The hall was built in around 1450. The design involved an asymmetrical main frontage facing onto the Market Place with the right hand section projected forward; the right hand section, which consisted of two bays, featured a short flight of steps leading up to a doorway in the left bay with a horizontal window above the doorway and two small gables above that. The left hand gable contained a carving of the town arms with the inscription "JS 1776": the initials refer to John Scott who was the bailiff at that time. The right hand gable at one time contained a clock which was taken down in 1851.

The building was originally used as a jail (in the cellar), as a courtroom (on the ground floor) and as a council chamber (upstairs). The Chippenham Savings Bank operated an office in the building on Saturday mornings from 1822.

Following the relocation of the town council and burgess to Chippenham Town Hall in 1834, the building became the drill hall for the Chippenham Volunteer Rifle Corps in 1846. The unit evolved to become B Company, 2nd Volunteer Battalion, The Wiltshire Regiment in 1881 and B Company, 4th Battalion, the Duke of Edinburgh's Wiltshire Regiment in 1908. The regiment vacated the building when it relocated to the Little Ivy in 1911. However, the building was also used as the headquarters of the Royal Wiltshire Yeomanry at this time, and continued to be a yeomanry drill hall until the yeomanry moved its headquarters to Trowbridge in 1920.

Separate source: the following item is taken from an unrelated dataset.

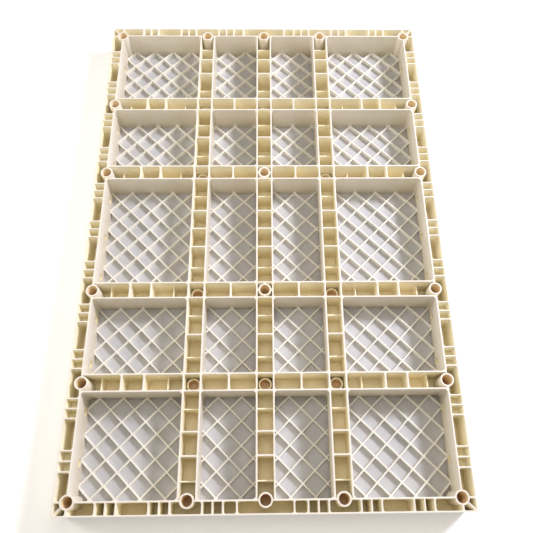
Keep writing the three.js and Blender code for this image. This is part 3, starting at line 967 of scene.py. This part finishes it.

The Fire Brigade used the east end of the building from 1870 and then almost the whole building from 1911 to 1945. After some restoration work in the 1950s, the building served as the Chippenham Museum from October 1963 until it relocated to the Market Place in 1999.

Following a refurbishment, the building then became the North Wiltshire Tourist Information Centre in March 2003 although that concern relocated to a unit adjacent to the town hall in February 2012. It underwent a further refurbishment in March 2012 and then re-opened to the public as an extension of the Chippenham Museum and Heritage Centre in April 2012.